Mixed-Reality Airspace  

The tests demonstrated the software’s capabilities in a mixed-reality setting. As the SARA and OPV helicopters flew over Long Island Sound, multiple virtual aircraft were added into the same airspace. 

“For this test, we are using a model of future Advanced Air Mobility airspace with more than 150 virtual aircraft and their flight plans integrated with the flight path management software and the Sikorsky mission manager technology to fly the two helicopters in a mixed-reality mode,” said Mark Ballin, principal investigator for flight path management system development. 

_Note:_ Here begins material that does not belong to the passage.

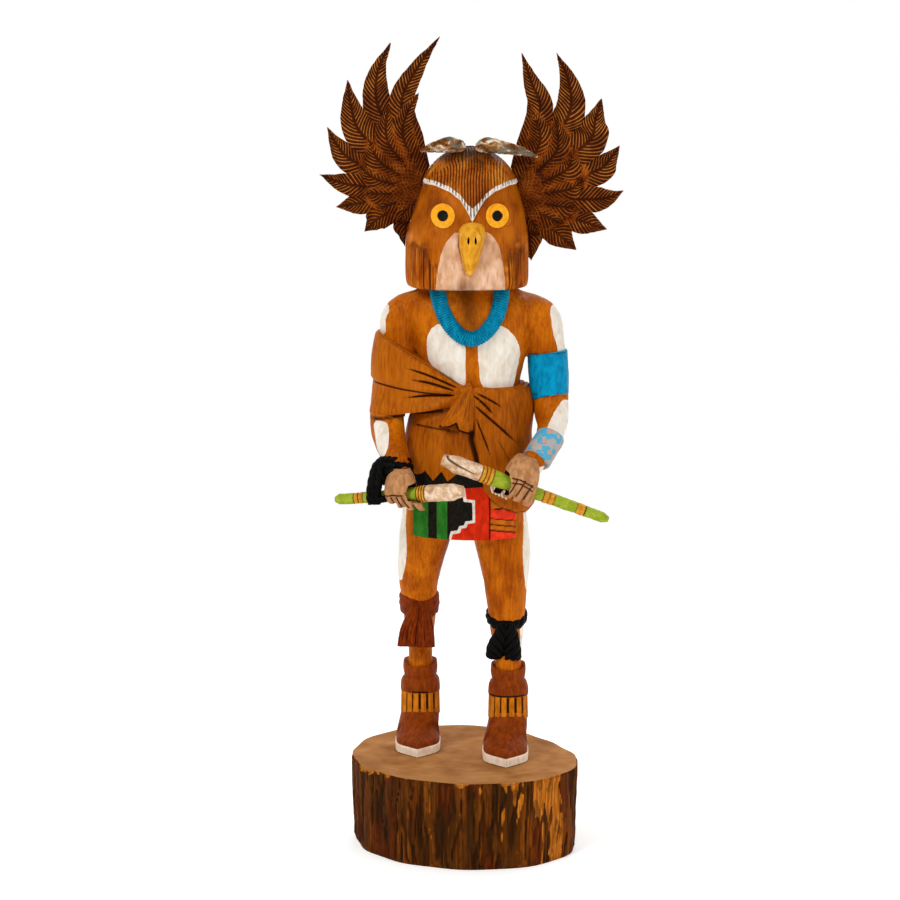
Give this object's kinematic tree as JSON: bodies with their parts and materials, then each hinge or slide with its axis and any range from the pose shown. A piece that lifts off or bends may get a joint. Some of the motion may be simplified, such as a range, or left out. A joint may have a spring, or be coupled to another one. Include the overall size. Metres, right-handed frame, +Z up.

The NASA-designed software, which commanded both the SARA and OPV helicopters simultaneously, allowed research pilots and engineers to run planned interactions with the virtual aircrafts’ flight plans. The multiple software systems aboard the helicopters worked together, making adjustments to avoid the virtual aircraft and each other. That meant changing altitude, speed, and direction to avoid virtual “collisions” or maintain orbital patterns for landing.   This NASA, Sikorsky, and DARPA collaboration will help usher in a new era of autonomy in aviation that could save lives, aircraft, and resources. NASA uses these tests to support the integration of automated systems research that will inform the Federal Aviation Administration with data on flight procedures to help introduce Advanced Air Mobility systems into the national airspace.